‘It is the truth’: Harrison says he forgot he brought a gun to legislature, during talk with premier

Pictured is Minister Jeremy Harrison. (Screenshot)

In an interview with the Leader-Post, Harrison admitted bringing the gun was a ‘very bad error in judgment.’ I should not have brought a long gun to the legislature,” he added.

Alec Salloum

Regina Leader-Post

Jeremy Harrison started with an apology “to the people of Saskatchewan” and those working in the legislative building for his decision to bring a long gun into the government’s house.

“This was a very bad mistake,” Harrison told the Leader-Post late Monday afternoon. “It was a very bad error in judgment. I should not have brought a long gun to the legislature.”

Harrison resigned last week as government house leader — but remains as minister of trade, export and development — after a series of allegations by Speaker Randy Weekes in an explosive end-of-session address on May 16.
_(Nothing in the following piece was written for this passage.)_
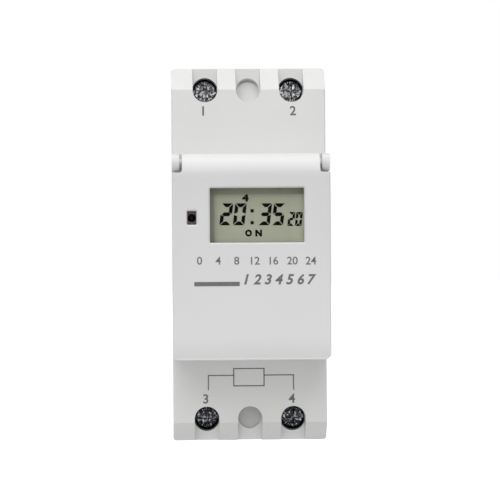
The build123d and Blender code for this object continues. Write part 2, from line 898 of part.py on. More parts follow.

Harrison explained Monday that he brought a long gun to the legislature about a decade ago and forgot that he had done so. Premier Scott Moe initially defended the minister, saying Harrison had informed him that the allegations were “unequivocally false.”

Asked bluntly if he lied to the premier, Harrison stated “no I did not.”

The former government house leader said he realized “Thursday of last week” that he did in fact bring a gun into the building. Harrison also recalled notifying security at the time and that it was just a brief stop before he departed on a hunting trip.

“It is the truth …,” he said Monday. “I did not remember this and it was through conversation with my wife and my dad that I did remember.”

Opposition Leader Carla Beck refuses to buy the explanation, saying it doesn’t pass the “sniff test.”

“No one believes that the minister suddenly remembered after talking to one or two family members,” said Beck, who questioned Moe’s decision to keep Harrison as a minister. “If he has a cabinet minister who’s lied to him, that’s not someone who he should want to be in cabinet. I think it sends a terrible message to the people of Saskatchewan.”

When it comes to past precedent for removing someone from a position, Beck said MLA Nadine Wilson misrepresenting her COVID vaccine status during the pandemic is a fair parallel.

“The fundamental issue that is the same here is dishonesty,” said the NDP leader.

Pressed for further details on the gun incident, Harrison said it’s hard to be more specific in his recollection. Harrison did remember that he “walked by the security kiosk” but couldn’t say which security officials had been informed about the rifle.

Asked if it was the sergeant-at-arms, Harrison said “I don’t know.”

As for his limited recollection of when the incident occurred, Harrison said the last time he went hunting from Regina was approximately 10 years ago. He recalled that the gun was in a case and the only reason he would have stopped at the legislature was to grab something out of his office.

Harrison said he didn’t want to leave the gun unattended in the parking lot.

The Firearms Act specifies that an individual may transport a non-restricted firearm in an unattended vehicle “when the vehicle is equipped with a trunk or similar compartment that can be securely locked.” In the absence of such a compartment, it is permissible to store the firearm if it is “not visible from outside the vehicle and the vehicle, or the part that contains the non-restricted firearm, is securely locked.”

Harrison emphasized that he learned about gun safety from his father, who was a conservation officer. One of the lessons he learned was “that you do not leave an unattended firearm in the back of your truck,” he said, noting that guns left in vehicles “get stolen and then they turn into illegal firearms.”

“My mistake was coming by the assembly,” Harrison said, while also noting it’s “quite common amongst those who hunt” to bring your firearm in from the vehicle if you make a pit stop at a friend’s house.

“I wouldn’t want someone bringing a firearm into my home,” countered Reg Glennie, a Saskatchewan firearms instructor with 50 years of experience, in an interview Tuesday.

“Suppose you’re traveling to another part of the province to hunt and you have to stop and get gas or you stop at a restaurant, you’re going to leave that firearm in a vehicle unattended,” he said, adding there’s nothing wrong with that as long as the law is followed.

As part of his allegations on the final day of session, Weekes also claimed that Harrison once sought permission to carry a handgun at the legislative assembly. Harrison denied that claim on Monday but did note that he has a Restricted Possession and Acquisition Licence (RPAL). Harrison said the aforementioned long-gun incident is the only time he has brought a firearm into the legislature.

Weekes also alleged that Harrison sent him “hundreds of text messages” during his four years as Speaker, including some that he considered “intimidating and harassing.”

Harrison took issue with that characterization.

“There are regularly some challenging conversations that happen between house leaders or deputy leaders and the Speaker,” he said. “There are difficult conversations and frankly there are blunt conversations.”

The premier suggested Monday that this current predicament could have all been avoided with better communication among the legislative leaders — himself included. He referred to “lapses in communication” as an ongoing issue that he needs to correct.

As for Moe’s stance on culpability, Harrison said: “the premier felt it appropriate I no longer be house leader and I obviously fully support that.”